Well, guess what, brothers and sisters, we are going to make the Life in the Spirit Seminars available in our parishes of St Philip’s and St Clare’s. This Fall, my community of Lift Jesus Higher are putting on the seminars in our parishes, and everyone is invited to take part, free of charge. The seminars will run each Thursday evening from October 3rd to November 14th. So, if you want an “engaging and transformative experience” through a life-changing encounter with God’s Holy Spirit, this is for you! Last weekend, a group of us from the parishes went to a retreat centre in Plantagenet and enjoyed a powerful experience of the Spirit. I think some of us are still “floating” from the weekend. Not everyone can afford to take a whole weekend off to have such an experience. So, the experience is coming to you over the course of seven Thursday evenings starting on October 3rd and continuing on till November 14th. And as the icing on the cake, this will be followed, with an Advent parish mission, from December 9th – 11th by the Servants of the Cross sisters, on the theme of the Healing Power of God.

 So a lot to look forward to you, brothers and sisters, especially if you are feeling rather low, spiritually, and not experiencing much of the grace and power of God in your lives. If so, then you find yourself in good company. The people of Israel, in our first reading, are in a wretched, miserable state, exiled far from their home, feeling cast off by God, and immersed in the darkness and gloom of spiritual and physical isolation from God.  It is precisely to this people, desolate, barren, distressed, lost and helpless that the words of the prophet Isaiah are addressed in that first reading of ours.  If you can picture their present state, and put yourself in their shoes, then you can imagine what effect Isaiah’s words would have had on them. “Be strong, do not fear! Here is your God … He will come and save you!” Wow! What an amazing message to receive, just when they had given up hope on themselves, and on God.

But hold on a moment, why should they believe Isaiah, or any of the other prophets promising them the same thing, such as Hosea, Jeremiah, Ezekiel, and so on. Because these prophets of God had been right the first time, when they predicted exactly the same misfortune in which the people now found themselves, because of their sin. There is no prophet mentioned in the Old Testament that does not, along with words of warning of the consequences of rejecting God from their lives, who does not also hold out the hope that, nonetheless, after a time of suffering, that God would bring them back to life and to their homeland. The reason why we have the words of these prophets in our Bible is because they came true. Israel was indeed delivered from the oppression and distress of exile, and returned to their homeland, all through the power and love of their God. God has a great track record on his promises. He always keeps those promises. He is the one whom our responsorial psalm today affirms as “keeping faith forever, executing justice for the oppressed, giving food to the hungry, setting prisoners free, opening the eyes of the blind, and lifting up those who are bowed down”. Yes, he may, and often does, do those things through the help of good people and organizations, but the power and the provision come ultimately from Him.

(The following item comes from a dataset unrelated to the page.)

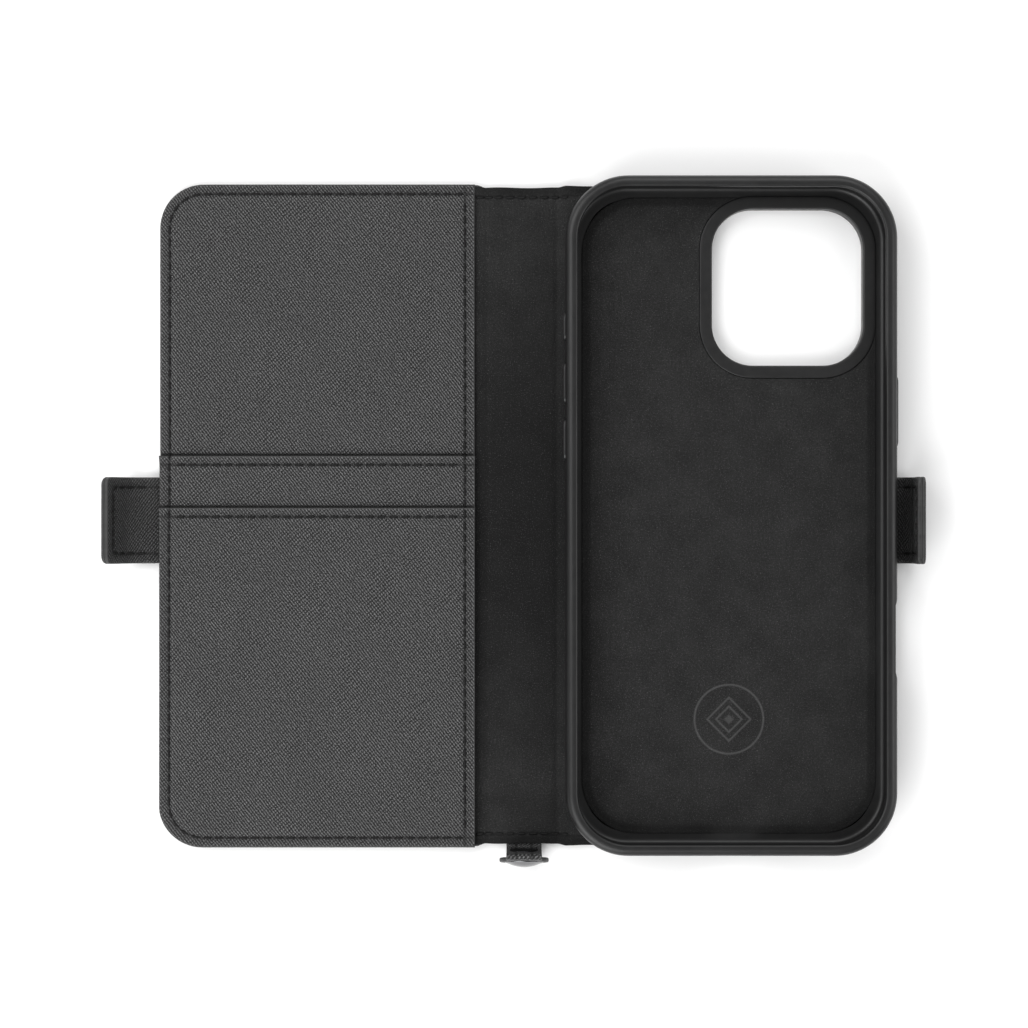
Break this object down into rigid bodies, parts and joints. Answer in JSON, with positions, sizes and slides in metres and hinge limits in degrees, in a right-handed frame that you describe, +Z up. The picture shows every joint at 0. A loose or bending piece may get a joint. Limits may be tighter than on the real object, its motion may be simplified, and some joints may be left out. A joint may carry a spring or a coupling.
{
  "type": "phone wallet case",
  "caption": "Folio phone case that opens flat: moulded phone tray, suede spine, front cover with card pockets, magnetic closing tabs and a snap loop.",
  "frame": {"origin": "on the table plane, on the underside of the back panel, below the centre of the phone shell", "axes": "+X from the spine towards the shell's free side with the case lying open, +Y towards the top of the phone, +Z up from the table"},
  "size_m": [0.204, 0.1721, 0.0143],
  "materials": {
    "cross_grain_leather": "black cross-hatched coated leather, satin",
    "suede_microfibre": "black suede microfibre, matt with a soft nap",
    "stiffener_board": "dark grey fibre board, hidden",
    "soft_shell_plastic": "black moulded soft plastic, fine satin",
    "key_plastic": "black, fine satin",
    "black_thread": "black waxed polyester thread",
    "magnet_steel": "plated magnet, hidden",
    "snap_metal": "dark polished gunmetal"
  },
  "bodies": {
    "back": {"back_skin": "cross_grain_leather", "back_board": "stiffener_board", "back_lining": "suede_microfibre", "shell_frame": "soft_shell_plastic", "shell_lining": "suede_microfibre"},
    "action_key": {"action_button": "key_plastic"},
    "volume_up_key": {"volume_up_button": "key_plastic"},
    "volume_down_key": {"volume_down_button": "key_plastic"},
    "side_key": {"side_button": "key_plastic"},
    "spine": {"spine_skin": "cross_grain_leather", "spine_lining": "suede_microfibre", "spine_stitching": "black_thread"},
    "front_cover": {"cover_skin": "cross_grain_leather", "cover_board": "stiffener_board", "cover_lining_strip": "suede_microfibre", "cover_panel": "cross_grain_leather", "card_pocket_upper": "cross_grain_leather", "card_pocket_lower": "cross_grain_leather", "cover_stitching": "black_thread", "panel_edge_stitching": "black_thread", "pocket_stitching_upper": "black_thread", "pocket_stitching_lower": "black_thread"},
    "front_tab": {"front_tab_outer": "cross_grain_leather", "front_tab_inner": "cross_grain_leather", "front_tab_magnet": "magnet_steel", "front_tab_stitching": "black_thread"},
    "rear_tab": {"rear_tab_outer": "cross_grain_leather", "rear_tab_inner": "cross_grain_leather", "rear_tab_magnet": "magnet_steel", "rear_tab_stitching": "black_thread"},
    "loop": {"loop_strap": "cross_grain_leather", "snap_stud": "snap_metal"},
    "loop_flap": {"loop_flap": "cross_grain_leather", "snap_socket": "snap_metal", "snap_cap": "snap_metal"}
  },
  "joints": [
    {"name": "spine_fold", "type": "hinge", "parent": "back", "child": "spine", "pos_m": [-0.043, 0, 0.0009], "axis": [0, 1, 0], "range_deg": [-90, 90]},
    {"name": "cover_fold", "type": "hinge", "parent": "spine", "child": "front_cover", "pos_m": [-0.0605, 0, 0.0009], "axis": [0, 1, 0], "range_deg": [-90, 90]},
    {"name": "front_tab_fold", "type": "hinge", "parent": "front_cover", "child": "front_tab", "pos_m": [-0.1439, -0.0012, 0.0011], "axis": [0, 1, 0], "range_deg": [-45, 15], "stiffness_Nm_per_rad": 0.006},
    {"name": "rear_tab_fold", "type": "hinge", "parent": "back", "child": "rear_tab", "pos_m": [0.0419, -0.0012, 0.0011], "axis": [0, -1, 0], "range_deg": [-70, 18], "stiffness_Nm_per_rad": 0.006},
    {"name": "loop_fold", "type": "hinge", "parent": "spine", "child": "loop", "pos_m": [-0.0512, -0.0833, 0.0009], "axis": [1, 0, 0], "range_deg": [0, 85], "stiffness_Nm_per_rad": 0.006},
    {"name": "loop_unsnap", "type": "hinge", "parent": "loop", "child": "loop_flap", "pos_m": [-0.0512, -0.084, 0.0136], "axis": [-1, 0, 0], "range_deg": [0, 100]},
    {"name": "action_press", "type": "slide", "parent": "back", "child": "action_key", "axis": [1, 0, 0], "range_m": [0, 0.0004], "stiffness_N_per_m": 2000},
    {"name": "volume_up_press", "type": "slide", "parent": "back", "child": "volume_up_key", "axis": [1, 0, 0], "range_m": [0, 0.0004], "stiffness_N_per_m": 2000},
    {"name": "volume_down_press", "type": "slide", "parent": "back", "child": "volume_down_key", "axis": [1, 0, 0], "range_m": [0, 0.0004], "stiffness_N_per_m": 2000},
    {"name": "side_press", "type": "slide", "parent": "back", "child": "side_key", "axis": [-1, 0, 0], "range_m": [0, 0.0004], "stiffness_N_per_m": 2000}
  ]
}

So when we see Jesus in our gospel, doing what Isaiah prophesied God would do when he came to help his people, causing the ears of the deaf to be unstopped and the mute to sing for joy, then we know one thing for sure. This Jesus is the real thing. He is truly God come to earth. In the Jewish tradition, it was believed that the Messiah, God’s champion sent to save Israel, would reveal himself above all by three main miracles: healing a blind man, healing a leper, and healing someone who was deaf and dumb. Now I ask you, as you read the gospels, do we see Jesus doing these kinds of things? Of course we do! And not just once or occasionally. He does them over and over and over again. 

What is the source of his power? It is the Holy Spirit. St Peter says in the Acts of the Apostles that “God anointed Jesus of Nazareth with the Holy Spirit and with power, and he went about doing good and healing all who were oppressed by the devil, for God was with him” (Acts 10: 38). You see, we think it was because Jesus is the Son of God that he was able to do all these wonderful miracles, but that is just a cop out for us to try to explain why we aren’t doing such things, because we are not the Son of God. But guess what? Jesus promised that those who believed in him “would do the same works that I do, and, in fact, will do greater works than these” (John 14: 12 –  look it up if you don’t believe me). And how is that possible for us? Because we have received the same Spirit of God as Jesus did, in the same way as Jesus received it, through baptism. So why aren’t each one of us who have been not only baptized, but confirmed, doing this stuff? Because we have not fully allowed the Spirit of the sacraments to be unleashed in our lives. And so how do we go about unleashing the Spirit fully in our lives? Da-da drum roll: through attending the Life in the Spirit Seminars this Fall! Get it? Well, you will, if you come along. Don’t just take my word for it – read what Pope Francis has to say about the seminars in our bulletin today and believe him, if you don’t believe me!